Rapaport Magazine

U.S. Wholesale Market Report

Survival of the Fittest

By Margo DeAngelo
RAPAPORT... November sales left little doubt that worldwide economies are slowing things down just before the Christmas season. Tanya Nisguretsky, president of New York City–based Illuminex Diamonds, commented, “Obviously, the economy is affecting everyone. Everything is quiet.” Alan Levine, vice president of Bill Levine Diamonds in New York, noted, “I guess the best way to phrase it is that we’re only as good as our retail accounts are.”
Sam Nazarian, president of A&M Diamond and Jewelry in Los Angeles, reported, “It’s not that our business has completely stopped. They’re buying the same things, but cut in half. We were hoping that oil prices going down would help sales, but it really didn’t do anything. ”
Finding a bright side, Lior Sofer, vice president of New York’s Beny Sofer, noted that this downturn may be different from those in the past. “It’s the first downswing in the internet age. Hopefully, because of the internet, we will be able to inform ourselves more.”
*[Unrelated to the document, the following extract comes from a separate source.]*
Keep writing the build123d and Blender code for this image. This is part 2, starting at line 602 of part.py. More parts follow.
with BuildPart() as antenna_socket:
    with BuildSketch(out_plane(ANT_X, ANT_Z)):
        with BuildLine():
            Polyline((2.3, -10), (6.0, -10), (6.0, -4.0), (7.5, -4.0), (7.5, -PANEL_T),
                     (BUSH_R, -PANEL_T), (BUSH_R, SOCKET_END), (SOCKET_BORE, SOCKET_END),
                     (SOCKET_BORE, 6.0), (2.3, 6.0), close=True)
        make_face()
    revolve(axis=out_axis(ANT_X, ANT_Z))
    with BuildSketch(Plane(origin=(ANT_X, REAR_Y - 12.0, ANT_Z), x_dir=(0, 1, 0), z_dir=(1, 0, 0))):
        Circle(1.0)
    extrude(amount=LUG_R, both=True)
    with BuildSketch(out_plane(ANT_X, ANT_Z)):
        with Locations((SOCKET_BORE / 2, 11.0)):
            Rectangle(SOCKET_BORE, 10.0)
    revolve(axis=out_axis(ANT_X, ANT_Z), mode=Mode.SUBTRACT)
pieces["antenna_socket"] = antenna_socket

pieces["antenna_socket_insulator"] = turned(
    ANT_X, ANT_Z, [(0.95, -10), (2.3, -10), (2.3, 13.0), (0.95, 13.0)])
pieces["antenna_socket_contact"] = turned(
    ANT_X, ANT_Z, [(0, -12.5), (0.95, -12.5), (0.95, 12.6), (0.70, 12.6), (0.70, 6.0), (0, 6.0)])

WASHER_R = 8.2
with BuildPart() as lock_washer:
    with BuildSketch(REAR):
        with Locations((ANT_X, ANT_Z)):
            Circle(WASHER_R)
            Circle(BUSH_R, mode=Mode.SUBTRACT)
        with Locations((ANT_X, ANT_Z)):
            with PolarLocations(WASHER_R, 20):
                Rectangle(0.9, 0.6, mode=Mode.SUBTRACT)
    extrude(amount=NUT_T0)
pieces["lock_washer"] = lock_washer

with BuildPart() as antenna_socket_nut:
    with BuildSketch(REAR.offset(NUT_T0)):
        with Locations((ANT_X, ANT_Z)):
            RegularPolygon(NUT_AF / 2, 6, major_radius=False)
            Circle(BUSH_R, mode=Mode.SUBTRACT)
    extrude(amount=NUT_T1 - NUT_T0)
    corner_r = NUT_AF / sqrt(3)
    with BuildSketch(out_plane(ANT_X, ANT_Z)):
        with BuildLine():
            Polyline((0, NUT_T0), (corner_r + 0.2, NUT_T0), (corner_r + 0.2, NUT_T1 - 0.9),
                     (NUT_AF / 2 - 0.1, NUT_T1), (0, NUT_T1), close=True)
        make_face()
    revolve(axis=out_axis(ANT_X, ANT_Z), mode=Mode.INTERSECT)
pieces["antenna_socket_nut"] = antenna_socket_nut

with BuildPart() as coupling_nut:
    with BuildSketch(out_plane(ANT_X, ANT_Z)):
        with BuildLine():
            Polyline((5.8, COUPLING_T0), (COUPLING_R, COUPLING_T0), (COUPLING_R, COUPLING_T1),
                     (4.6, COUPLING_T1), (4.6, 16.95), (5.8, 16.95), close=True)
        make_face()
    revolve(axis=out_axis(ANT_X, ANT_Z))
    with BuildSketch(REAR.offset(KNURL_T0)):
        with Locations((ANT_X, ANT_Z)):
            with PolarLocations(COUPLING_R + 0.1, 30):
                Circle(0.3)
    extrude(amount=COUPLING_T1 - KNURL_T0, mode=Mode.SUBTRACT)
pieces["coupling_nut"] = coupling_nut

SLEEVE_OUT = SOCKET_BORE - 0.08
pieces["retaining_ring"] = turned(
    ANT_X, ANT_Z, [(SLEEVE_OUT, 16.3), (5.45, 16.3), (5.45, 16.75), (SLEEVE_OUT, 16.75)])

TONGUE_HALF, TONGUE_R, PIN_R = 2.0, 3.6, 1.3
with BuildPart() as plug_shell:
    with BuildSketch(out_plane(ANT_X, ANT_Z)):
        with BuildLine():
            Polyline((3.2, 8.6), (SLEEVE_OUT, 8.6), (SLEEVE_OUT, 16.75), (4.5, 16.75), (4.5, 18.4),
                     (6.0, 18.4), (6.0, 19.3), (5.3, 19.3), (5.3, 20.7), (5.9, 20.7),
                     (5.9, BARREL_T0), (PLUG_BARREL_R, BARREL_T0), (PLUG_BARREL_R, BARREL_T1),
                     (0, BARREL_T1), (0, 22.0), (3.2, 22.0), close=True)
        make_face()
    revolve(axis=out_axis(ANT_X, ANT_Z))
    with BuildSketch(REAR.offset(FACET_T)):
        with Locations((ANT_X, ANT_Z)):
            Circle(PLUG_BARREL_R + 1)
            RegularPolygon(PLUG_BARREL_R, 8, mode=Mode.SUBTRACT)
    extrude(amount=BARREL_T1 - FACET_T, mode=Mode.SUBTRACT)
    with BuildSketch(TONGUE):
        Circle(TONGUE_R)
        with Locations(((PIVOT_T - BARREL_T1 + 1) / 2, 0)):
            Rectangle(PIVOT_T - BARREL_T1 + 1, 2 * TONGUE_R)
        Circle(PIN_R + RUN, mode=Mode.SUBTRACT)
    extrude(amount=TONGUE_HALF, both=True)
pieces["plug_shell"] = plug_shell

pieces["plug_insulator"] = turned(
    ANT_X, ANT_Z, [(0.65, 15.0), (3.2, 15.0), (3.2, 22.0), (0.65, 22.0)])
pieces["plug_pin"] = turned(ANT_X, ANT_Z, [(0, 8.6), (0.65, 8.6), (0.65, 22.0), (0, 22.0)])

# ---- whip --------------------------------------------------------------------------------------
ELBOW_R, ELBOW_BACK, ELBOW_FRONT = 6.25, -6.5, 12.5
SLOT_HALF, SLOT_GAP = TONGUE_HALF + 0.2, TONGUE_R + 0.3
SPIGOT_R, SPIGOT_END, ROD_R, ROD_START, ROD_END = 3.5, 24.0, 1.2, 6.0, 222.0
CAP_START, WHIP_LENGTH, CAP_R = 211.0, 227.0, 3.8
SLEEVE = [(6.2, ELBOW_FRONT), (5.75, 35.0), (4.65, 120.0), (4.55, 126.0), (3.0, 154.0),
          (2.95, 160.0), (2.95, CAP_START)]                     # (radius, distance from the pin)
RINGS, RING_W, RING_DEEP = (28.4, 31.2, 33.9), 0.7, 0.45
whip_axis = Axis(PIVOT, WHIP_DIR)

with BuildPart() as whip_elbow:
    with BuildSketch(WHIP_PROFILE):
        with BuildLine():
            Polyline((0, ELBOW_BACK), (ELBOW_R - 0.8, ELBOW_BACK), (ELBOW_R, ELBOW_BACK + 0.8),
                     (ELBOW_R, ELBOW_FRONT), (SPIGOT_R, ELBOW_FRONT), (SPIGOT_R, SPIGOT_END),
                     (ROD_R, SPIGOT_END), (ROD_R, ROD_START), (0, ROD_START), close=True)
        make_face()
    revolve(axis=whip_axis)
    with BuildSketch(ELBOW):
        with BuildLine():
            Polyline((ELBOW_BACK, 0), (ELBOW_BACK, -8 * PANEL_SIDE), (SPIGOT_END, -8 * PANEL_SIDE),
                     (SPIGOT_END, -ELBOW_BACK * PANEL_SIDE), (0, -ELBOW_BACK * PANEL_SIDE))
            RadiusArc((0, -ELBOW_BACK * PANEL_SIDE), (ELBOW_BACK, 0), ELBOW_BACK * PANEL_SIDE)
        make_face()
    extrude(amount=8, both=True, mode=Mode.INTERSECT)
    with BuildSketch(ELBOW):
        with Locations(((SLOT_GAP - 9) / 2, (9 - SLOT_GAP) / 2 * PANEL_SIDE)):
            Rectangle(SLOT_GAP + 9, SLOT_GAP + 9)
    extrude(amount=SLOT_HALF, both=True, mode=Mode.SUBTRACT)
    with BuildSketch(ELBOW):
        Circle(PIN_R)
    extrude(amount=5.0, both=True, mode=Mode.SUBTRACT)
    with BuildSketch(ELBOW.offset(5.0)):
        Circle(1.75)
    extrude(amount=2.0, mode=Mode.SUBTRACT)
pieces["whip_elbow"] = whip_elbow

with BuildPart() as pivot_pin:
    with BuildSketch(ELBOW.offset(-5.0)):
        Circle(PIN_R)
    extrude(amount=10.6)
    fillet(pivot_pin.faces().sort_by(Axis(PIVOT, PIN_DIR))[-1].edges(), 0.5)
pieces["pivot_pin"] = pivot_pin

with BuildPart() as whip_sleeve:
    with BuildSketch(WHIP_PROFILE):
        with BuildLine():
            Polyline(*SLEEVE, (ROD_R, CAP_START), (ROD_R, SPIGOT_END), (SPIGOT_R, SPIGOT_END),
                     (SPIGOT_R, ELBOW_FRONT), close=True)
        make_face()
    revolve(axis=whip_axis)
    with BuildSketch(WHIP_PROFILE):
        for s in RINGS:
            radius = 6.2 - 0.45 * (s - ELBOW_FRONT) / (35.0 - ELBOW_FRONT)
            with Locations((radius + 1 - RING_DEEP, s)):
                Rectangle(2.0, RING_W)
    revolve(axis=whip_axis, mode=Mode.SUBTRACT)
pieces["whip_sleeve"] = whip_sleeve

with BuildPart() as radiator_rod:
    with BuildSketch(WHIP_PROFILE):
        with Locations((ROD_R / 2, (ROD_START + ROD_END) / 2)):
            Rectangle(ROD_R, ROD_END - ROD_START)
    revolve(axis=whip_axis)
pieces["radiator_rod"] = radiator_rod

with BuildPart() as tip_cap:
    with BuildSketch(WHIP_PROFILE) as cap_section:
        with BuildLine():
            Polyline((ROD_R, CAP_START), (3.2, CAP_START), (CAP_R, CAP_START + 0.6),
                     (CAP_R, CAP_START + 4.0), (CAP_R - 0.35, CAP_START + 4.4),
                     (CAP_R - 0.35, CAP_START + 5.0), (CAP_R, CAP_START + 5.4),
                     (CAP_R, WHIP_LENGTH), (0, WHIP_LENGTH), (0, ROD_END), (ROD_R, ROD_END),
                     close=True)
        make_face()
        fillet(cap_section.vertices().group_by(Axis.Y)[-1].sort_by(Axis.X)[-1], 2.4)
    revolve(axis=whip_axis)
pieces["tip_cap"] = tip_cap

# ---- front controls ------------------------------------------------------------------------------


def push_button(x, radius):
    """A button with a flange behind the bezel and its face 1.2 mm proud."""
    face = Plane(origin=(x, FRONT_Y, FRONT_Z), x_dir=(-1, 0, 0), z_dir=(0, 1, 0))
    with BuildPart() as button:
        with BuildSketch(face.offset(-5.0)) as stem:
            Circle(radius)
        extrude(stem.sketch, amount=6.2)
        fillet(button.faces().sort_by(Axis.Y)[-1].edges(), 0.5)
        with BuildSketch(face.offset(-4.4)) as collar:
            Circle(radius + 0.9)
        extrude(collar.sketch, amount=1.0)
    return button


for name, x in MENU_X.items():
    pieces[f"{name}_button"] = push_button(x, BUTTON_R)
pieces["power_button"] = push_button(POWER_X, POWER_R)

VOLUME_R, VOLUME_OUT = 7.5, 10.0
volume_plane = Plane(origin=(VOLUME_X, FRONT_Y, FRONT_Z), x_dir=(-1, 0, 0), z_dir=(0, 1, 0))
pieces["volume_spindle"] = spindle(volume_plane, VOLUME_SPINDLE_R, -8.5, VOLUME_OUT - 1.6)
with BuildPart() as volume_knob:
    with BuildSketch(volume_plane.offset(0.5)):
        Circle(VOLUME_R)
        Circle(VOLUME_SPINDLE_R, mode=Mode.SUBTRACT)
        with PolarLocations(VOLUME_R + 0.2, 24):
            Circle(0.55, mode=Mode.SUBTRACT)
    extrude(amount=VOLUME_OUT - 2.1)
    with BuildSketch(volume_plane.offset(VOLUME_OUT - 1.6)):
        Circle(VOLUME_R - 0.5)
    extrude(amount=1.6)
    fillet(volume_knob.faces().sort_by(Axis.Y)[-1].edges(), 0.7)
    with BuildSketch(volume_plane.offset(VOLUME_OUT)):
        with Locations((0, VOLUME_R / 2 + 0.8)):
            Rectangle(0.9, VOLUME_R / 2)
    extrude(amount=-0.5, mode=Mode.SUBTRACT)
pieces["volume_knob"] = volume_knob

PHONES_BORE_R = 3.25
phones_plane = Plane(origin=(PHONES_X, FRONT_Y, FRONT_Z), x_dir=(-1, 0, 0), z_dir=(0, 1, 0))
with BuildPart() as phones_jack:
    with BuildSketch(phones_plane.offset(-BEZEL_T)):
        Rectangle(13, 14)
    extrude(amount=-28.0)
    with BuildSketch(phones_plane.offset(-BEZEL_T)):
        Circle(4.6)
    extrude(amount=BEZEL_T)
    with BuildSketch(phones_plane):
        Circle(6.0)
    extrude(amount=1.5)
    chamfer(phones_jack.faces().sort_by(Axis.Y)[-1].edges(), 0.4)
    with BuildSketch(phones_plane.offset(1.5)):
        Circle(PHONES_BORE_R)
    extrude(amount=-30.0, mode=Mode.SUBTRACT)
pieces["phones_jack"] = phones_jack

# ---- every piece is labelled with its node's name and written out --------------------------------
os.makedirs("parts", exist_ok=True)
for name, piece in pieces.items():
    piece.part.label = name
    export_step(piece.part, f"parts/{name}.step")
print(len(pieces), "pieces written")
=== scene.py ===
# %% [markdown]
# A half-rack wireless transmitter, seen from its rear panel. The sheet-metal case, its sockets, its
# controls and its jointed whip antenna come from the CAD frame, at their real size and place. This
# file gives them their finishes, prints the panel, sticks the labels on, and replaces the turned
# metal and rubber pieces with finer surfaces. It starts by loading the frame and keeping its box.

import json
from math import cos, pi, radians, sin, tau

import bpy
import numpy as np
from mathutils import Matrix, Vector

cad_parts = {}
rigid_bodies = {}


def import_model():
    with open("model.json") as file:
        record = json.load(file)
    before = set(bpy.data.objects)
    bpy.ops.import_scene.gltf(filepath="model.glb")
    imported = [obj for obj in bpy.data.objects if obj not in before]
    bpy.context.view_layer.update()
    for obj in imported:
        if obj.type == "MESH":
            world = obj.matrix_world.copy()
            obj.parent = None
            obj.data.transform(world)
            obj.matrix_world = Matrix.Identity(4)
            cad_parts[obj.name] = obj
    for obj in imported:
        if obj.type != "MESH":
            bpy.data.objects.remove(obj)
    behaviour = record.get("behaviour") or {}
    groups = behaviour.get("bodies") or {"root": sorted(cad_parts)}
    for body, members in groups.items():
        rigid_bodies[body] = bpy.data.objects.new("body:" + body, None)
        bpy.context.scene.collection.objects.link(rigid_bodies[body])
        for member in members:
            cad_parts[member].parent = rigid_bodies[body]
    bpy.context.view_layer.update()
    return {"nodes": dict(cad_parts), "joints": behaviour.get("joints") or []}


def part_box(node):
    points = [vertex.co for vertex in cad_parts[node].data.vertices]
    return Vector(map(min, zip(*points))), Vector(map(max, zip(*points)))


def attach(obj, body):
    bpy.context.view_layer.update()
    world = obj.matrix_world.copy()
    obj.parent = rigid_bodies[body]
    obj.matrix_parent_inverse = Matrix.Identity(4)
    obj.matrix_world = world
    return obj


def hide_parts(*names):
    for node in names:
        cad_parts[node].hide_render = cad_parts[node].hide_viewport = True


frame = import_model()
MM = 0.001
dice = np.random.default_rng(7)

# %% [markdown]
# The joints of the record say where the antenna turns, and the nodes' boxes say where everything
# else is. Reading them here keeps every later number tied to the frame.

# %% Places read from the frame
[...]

Sofer went on to explain what he sees as the root of the issue. “The biggest thing right now is credit: who to give credit to and who not to. Even with our current customers — do we do another credit check? And is that going to help, considering that no one really knows what’s going on right now? The struggle to find goods and sell them is not the problem. It’s ‘Who to sell to?’ and ‘Will we get paid?’ You better do your homework.”
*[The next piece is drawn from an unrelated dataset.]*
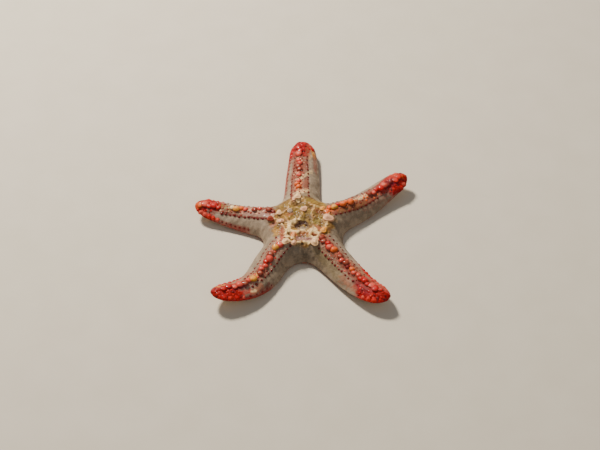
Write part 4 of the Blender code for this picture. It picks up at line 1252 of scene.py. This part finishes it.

Nisguretsky has experienced payment issues with some clients. “People who have always paid on time are now paying slower or less,” she said. “They’re saying, ‘We don’t have the money right now.’ I’ve reduced the amount I’m lending to people.” Nazarian is safeguarding himself as best he can. “We’re very strict on credit. We only deal with people we know now,” he said, admitting that the strategy does pinch sales.

Those few with cash on hand, however, are finding themselves in a strong position rife with buying opportunities. “People with money are able to buy stones at very cheap prices — up to 15 percent off — which was unheard of half a year ago. People are desperate to sell,” Sofer stated.
The reductions in the Rapaport price list, in the wake of plunging commodity and auction prices, was on everyone’s mind. Though wholesalers were dismayed to learn that their inventories had lost value, Ami Koret, vice president of Davidoff Diamond Corp. in Houston, Texas, recognized that the market has changed. “You need to reflect what’s going on in the economy. What’s selling is the commercial goods. Anyone who has a big inventory in VVS goods is in trouble right now. It’s gotten to the point where no one can afford them.” Koret stressed one aspect of the price list changes that he didn’t agree with. “Commercial goods shouldn’t have gone down at all. I don’t think that reflects the market.”

“To some degree, the market for 3 carats and up is at a standstill, which is tough, because a lot of the larger companies got into the bigger stones,” said Sofer. “Chances are you’re just going to sit on your larger goods for a while. The uncertainty of diamond prices is making life difficult. Looking on RapNet, nobody’s actually dropped their prices on listings. It will take another six months before they realize it’s time to lower prices. I’ve actually done it already. I figure, why not be realistic?”

At press time, expectations for Christmas were modest. “The media scared everyone, so it’s going to be a smaller and later Christmas,” Levine said. “Large sales are going to be more calculated, as well. If a customer comes in to buy a $10,000 necklace for his wife, he is going to know exactly what she wants.”

“I think it is going to be a last-minute Christmas with ticket prices definitely lower — I think at least 20 percent down,” Sofer predicted.

“I do expect it to bump up a bit for the holidays. People are still going to get engaged. But it’s not going to be the season we are used to,” Nisguretsky conceded. Koret stayed upbeat. “I don’t give up on anything. It might not be like the Christmases of years ago, but I think people are still buying.”

Long term, Sofer predicted survival of the fittest. “I think the business is going to really show who has the strength to survive. Those who are in it just for the short term are not going to make it. Those who don’t have the cash flow are not going to make it.”

The Marketplace
• 1- to 2-carat commercial goods are selling right now, with demand quiet for 3 carats and larger.
• I1 diamonds in the range of $4,000 to $7,000 are moving.
• Buyers with cash can negotiate sizable discounts.
• Retailers are buying based on turnover or steep discounts only, with very few stocking up.
• As usual, rounds are the most prevalent shape. Ovals, cushions and radiants are also popular.
• Princess and Asscher cuts are very slow right now.